### Written instruction
Repeat the listing in full. Nothing may be added or left out.

### Supplied material
******************************
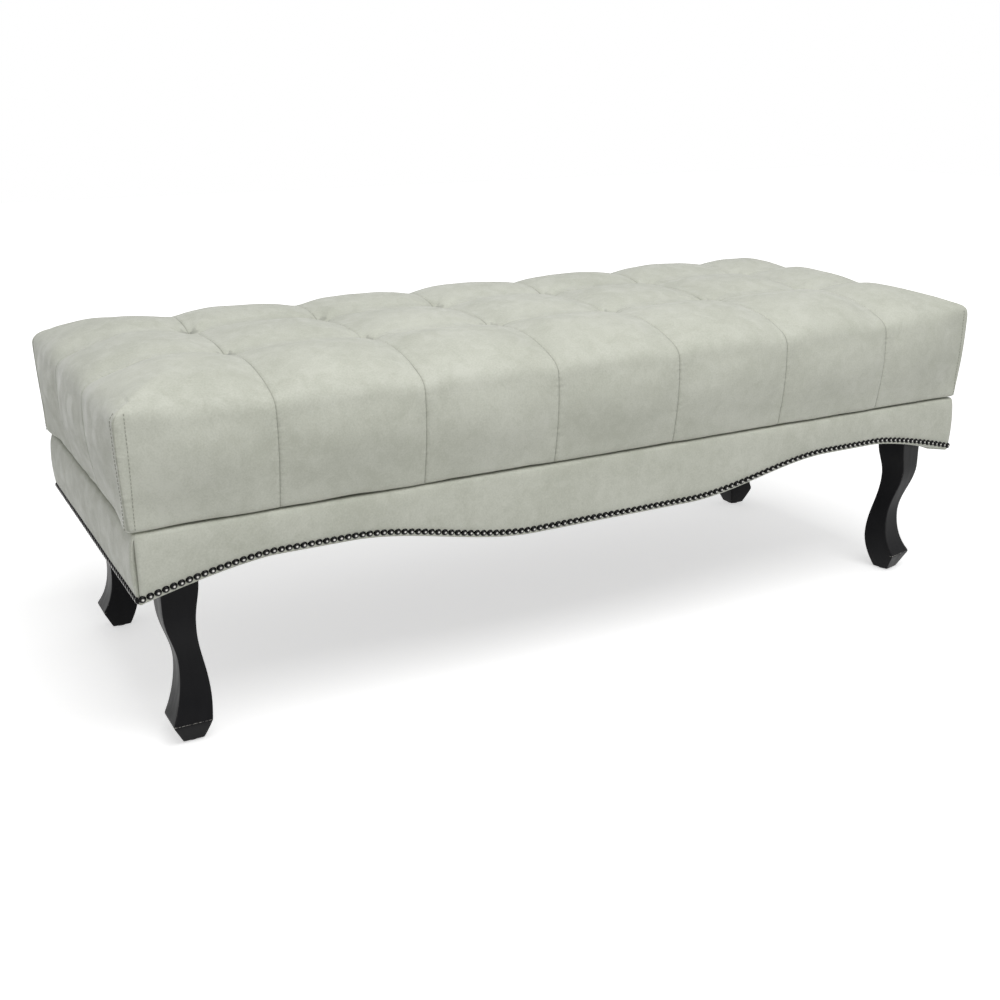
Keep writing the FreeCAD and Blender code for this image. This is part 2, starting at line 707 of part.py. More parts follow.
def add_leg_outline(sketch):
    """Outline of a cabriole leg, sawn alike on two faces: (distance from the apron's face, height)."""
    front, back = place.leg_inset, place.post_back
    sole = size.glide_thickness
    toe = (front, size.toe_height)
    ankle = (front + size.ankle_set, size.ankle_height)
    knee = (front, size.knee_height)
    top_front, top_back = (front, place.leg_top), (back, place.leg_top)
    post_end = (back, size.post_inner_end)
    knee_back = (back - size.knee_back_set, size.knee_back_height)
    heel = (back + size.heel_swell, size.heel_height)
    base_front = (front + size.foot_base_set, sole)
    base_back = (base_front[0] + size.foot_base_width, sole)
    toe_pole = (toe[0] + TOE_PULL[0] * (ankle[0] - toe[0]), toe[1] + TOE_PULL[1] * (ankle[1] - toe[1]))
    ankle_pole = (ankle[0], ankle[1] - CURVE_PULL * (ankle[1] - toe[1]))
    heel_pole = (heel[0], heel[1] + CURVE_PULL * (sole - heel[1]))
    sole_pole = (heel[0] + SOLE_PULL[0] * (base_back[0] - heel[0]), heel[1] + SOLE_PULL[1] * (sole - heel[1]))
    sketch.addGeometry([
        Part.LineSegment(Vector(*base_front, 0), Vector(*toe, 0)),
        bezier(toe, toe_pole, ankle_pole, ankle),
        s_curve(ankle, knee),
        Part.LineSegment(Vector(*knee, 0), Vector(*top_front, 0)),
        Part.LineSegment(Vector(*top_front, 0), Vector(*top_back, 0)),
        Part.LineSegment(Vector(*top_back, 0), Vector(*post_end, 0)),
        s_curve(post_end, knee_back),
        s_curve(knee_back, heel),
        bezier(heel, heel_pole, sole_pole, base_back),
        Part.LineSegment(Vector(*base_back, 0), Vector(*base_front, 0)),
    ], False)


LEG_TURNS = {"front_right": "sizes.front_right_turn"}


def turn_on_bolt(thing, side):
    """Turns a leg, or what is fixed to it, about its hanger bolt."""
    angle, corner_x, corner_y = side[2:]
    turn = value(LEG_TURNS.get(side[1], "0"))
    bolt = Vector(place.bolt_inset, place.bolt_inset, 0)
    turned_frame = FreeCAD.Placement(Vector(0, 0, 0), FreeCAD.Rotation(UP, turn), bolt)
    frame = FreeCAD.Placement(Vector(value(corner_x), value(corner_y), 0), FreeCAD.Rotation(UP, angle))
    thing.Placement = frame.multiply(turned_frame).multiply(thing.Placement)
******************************
### Solution to this exercise
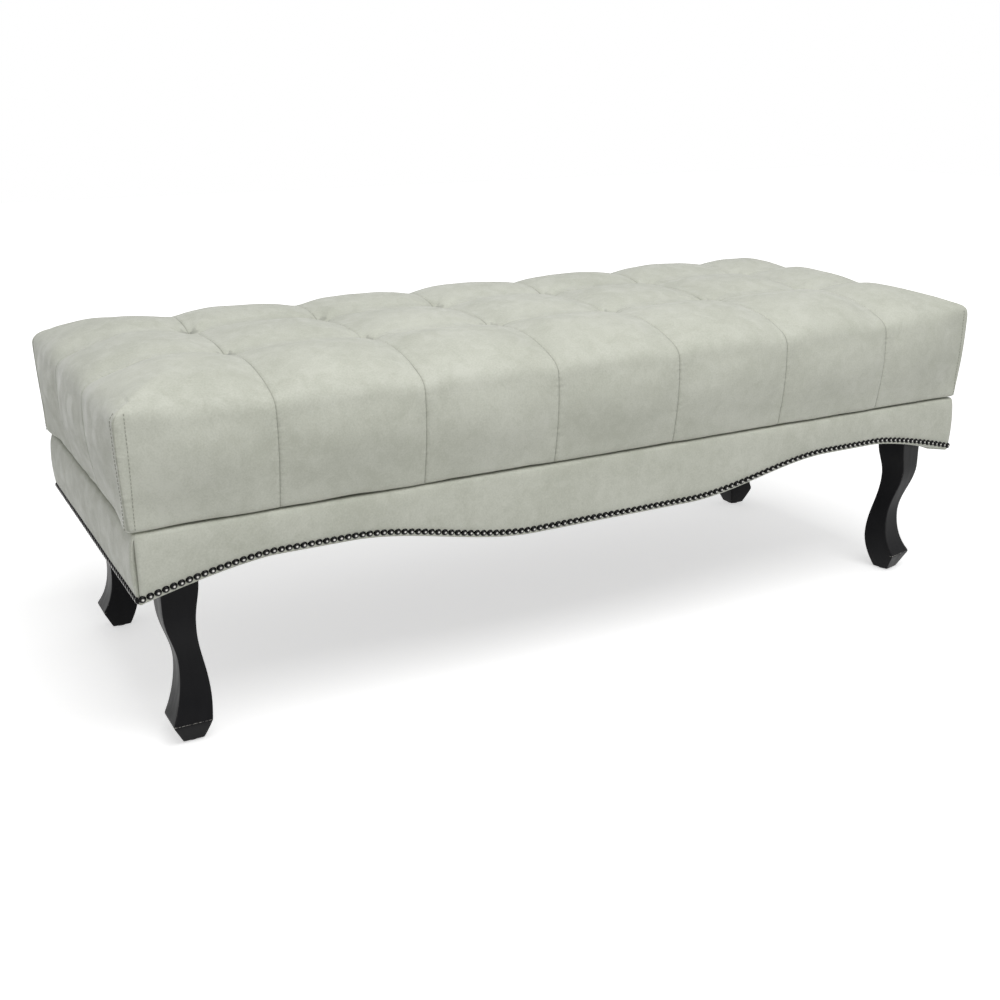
Keep writing the FreeCAD and Blender code for this image. This is part 2, starting at line 707 of part.py. More parts follow.
def add_leg_outline(sketch):
    """Outline of a cabriole leg, sawn alike on two faces: (distance from the apron's face, height)."""
    front, back = place.leg_inset, place.post_back
    sole = size.glide_thickness
    toe = (front, size.toe_height)
    ankle = (front + size.ankle_set, size.ankle_height)
    knee = (front, size.knee_height)
    top_front, top_back = (front, place.leg_top), (back, place.leg_top)
    post_end = (back, size.post_inner_end)
    knee_back = (back - size.knee_back_set, size.knee_back_height)
    heel = (back + size.heel_swell, size.heel_height)
    base_front = (front + size.foot_base_set, sole)
    base_back = (base_front[0] + size.foot_base_width, sole)
    toe_pole = (toe[0] + TOE_PULL[0] * (ankle[0] - toe[0]), toe[1] + TOE_PULL[1] * (ankle[1] - toe[1]))
    ankle_pole = (ankle[0], ankle[1] - CURVE_PULL * (ankle[1] - toe[1]))
    heel_pole = (heel[0], heel[1] + CURVE_PULL * (sole - heel[1]))
    sole_pole = (heel[0] + SOLE_PULL[0] * (base_back[0] - heel[0]), heel[1] + SOLE_PULL[1] * (sole - heel[1]))
    sketch.addGeometry([
        Part.LineSegment(Vector(*base_front, 0), Vector(*toe, 0)),
        bezier(toe, toe_pole, ankle_pole, ankle),
        s_curve(ankle, knee),
        Part.LineSegment(Vector(*knee, 0), Vector(*top_front, 0)),
        Part.LineSegment(Vector(*top_front, 0), Vector(*top_back, 0)),
        Part.LineSegment(Vector(*top_back, 0), Vector(*post_end, 0)),
        s_curve(post_end, knee_back),
        s_curve(knee_back, heel),
        bezier(heel, heel_pole, sole_pole, base_back),
        Part.LineSegment(Vector(*base_back, 0), Vector(*base_front, 0)),
    ], False)


LEG_TURNS = {"front_right": "sizes.front_right_turn"}


def turn_on_bolt(thing, side):
    """Turns a leg, or what is fixed to it, about its hanger bolt."""
    angle, corner_x, corner_y = side[2:]
    turn = value(LEG_TURNS.get(side[1], "0"))
    bolt = Vector(place.bolt_inset, place.bolt_inset, 0)
    turned_frame = FreeCAD.Placement(Vector(0, 0, 0), FreeCAD.Rotation(UP, turn), bolt)
    frame = FreeCAD.Placement(Vector(value(corner_x), value(corner_y), 0), FreeCAD.Rotation(UP, angle))
    thing.Placement = frame.multiply(turned_frame).multiply(thing.Placement)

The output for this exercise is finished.